The Stationmaster's Wife (1977 TV Movie)
10/10
He who cannot defend himself, perishes
1 March 2009
Warning: Spoilers
"Bolwieser" - so the original title of Fassbinder's two-part TV production as well as the title of the novel by Oskar Maria Graf which Fassbinder used, is the station-master of Werburg, a small upper-Bavarian town, in the 20ies. He married the beautiful daughter of the local brewery-owner. Not so splendidly looking himself, he is sexually depending on her and likes to submit himself to her commands. He reads every wish from her eyes and is awarded with contempt. For him, it seems that the position he has reached in life is just his dream come true; so, he is without ambition and quite content in his little world.

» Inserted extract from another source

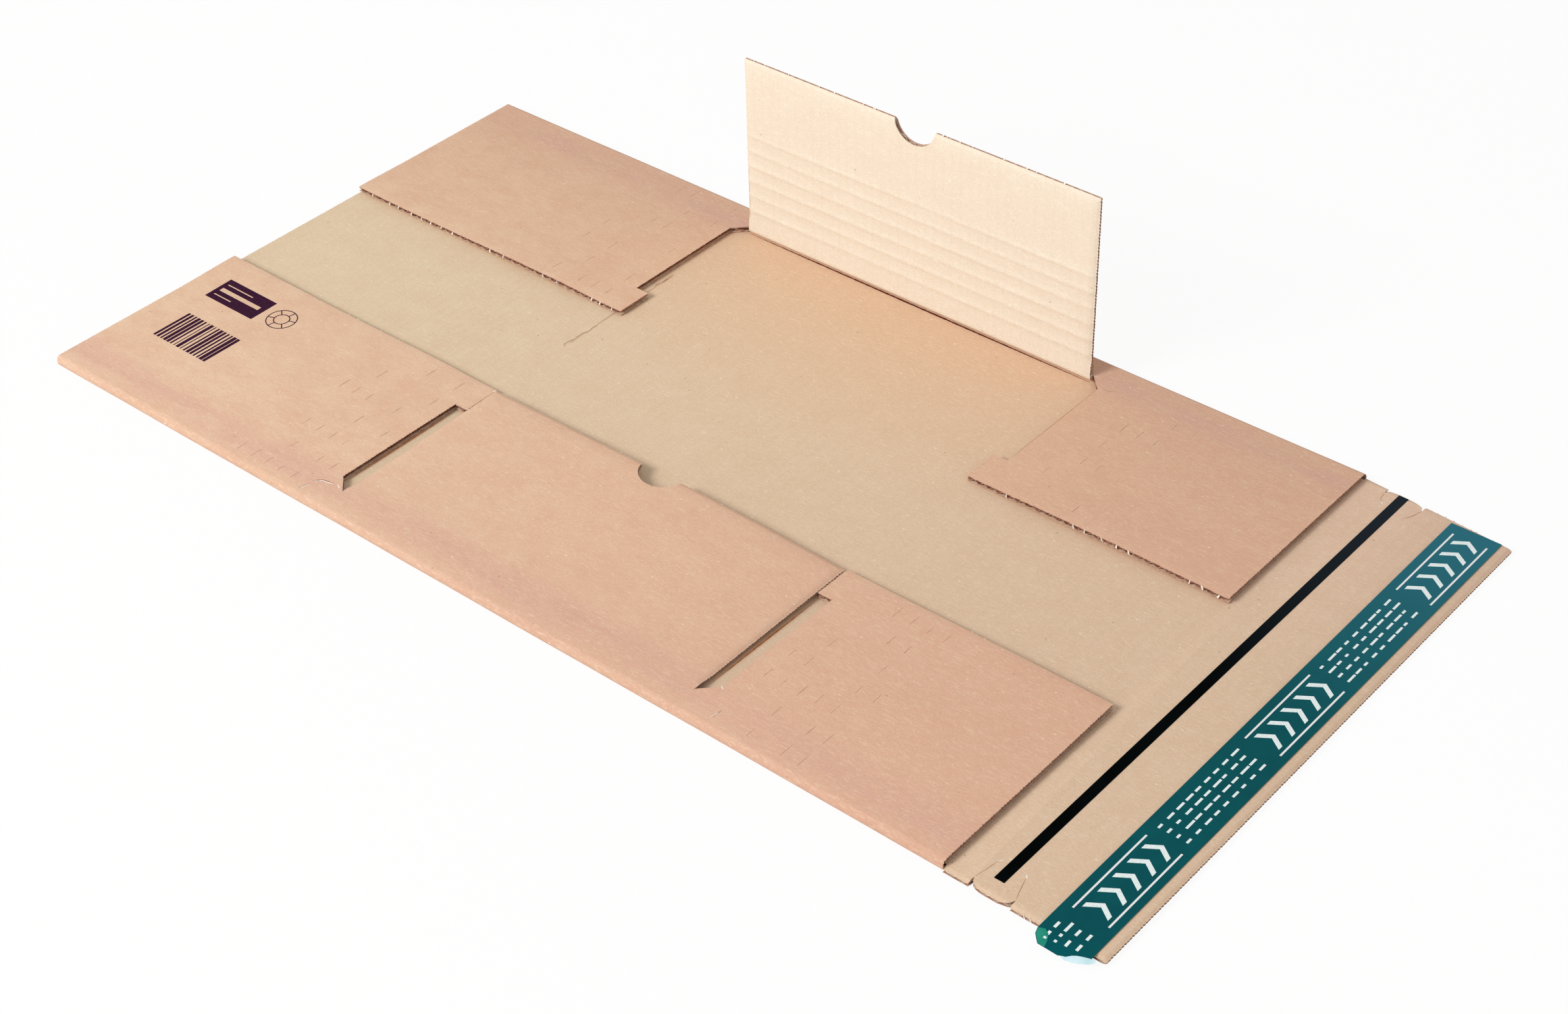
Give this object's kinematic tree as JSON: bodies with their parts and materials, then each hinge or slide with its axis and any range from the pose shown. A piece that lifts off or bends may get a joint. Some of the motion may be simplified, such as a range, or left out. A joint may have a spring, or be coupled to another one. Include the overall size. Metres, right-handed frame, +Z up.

However, his seeming happiness breaks when his wife starts having affairs with several men in town. Although Bolwieser is aware that people are already gossiping that his wife has been seen nightly going ín or coming out of the neighbors' houses, he keeps quiet: Franz Xaverl Bolwieser is an almost Austrian soul, one of the last representatives of the K.u.K. monarchy that fell apart with the famous shot in 1914 in Sarajevo. So, although he is a German, he has not a ghost of a doubt that this possible infamy of his wife is the will of a higher instance - exactly as it had been the will of this higher instance to make him the station-master of Werburg. Bolwieser even swears a false oath in order to protect his wife from their neighbors. However, when his wife leaves one of her lovers, this lover reports Bolwieser at the police for having sworn a false oath. Now, there is the moment for his wife to let him down for ever: in court, she takes party for the lover, and Bolwiser is sentenced to four years in prison. Being absolutely sure of her husbands faithfulness towards her, Bolwieser's wife even sends him an already filled form which he has only to sign: his agreement for divorce. Mechanically like a puppet, we see Bolweiser put his signature on the sheet of paper and expressing to the guard his polite wish that he might go soon back into his cell. "Bolwieser" belongs - together with "Faustrecht der Freiheit" (English title: "Fox and his friends") to the group of "men"-movies of Fassbinder, which are less known then his "women"-movies around the figures of Lola, Lili Marleen, Veronika Voss and Maria Braun. While in "Fox", we see a man being destroyed in a homosexual relationship, in "Bolwieser", we recognize for once in Fassbinder's work a woman destroying a man who is unable to defend himself.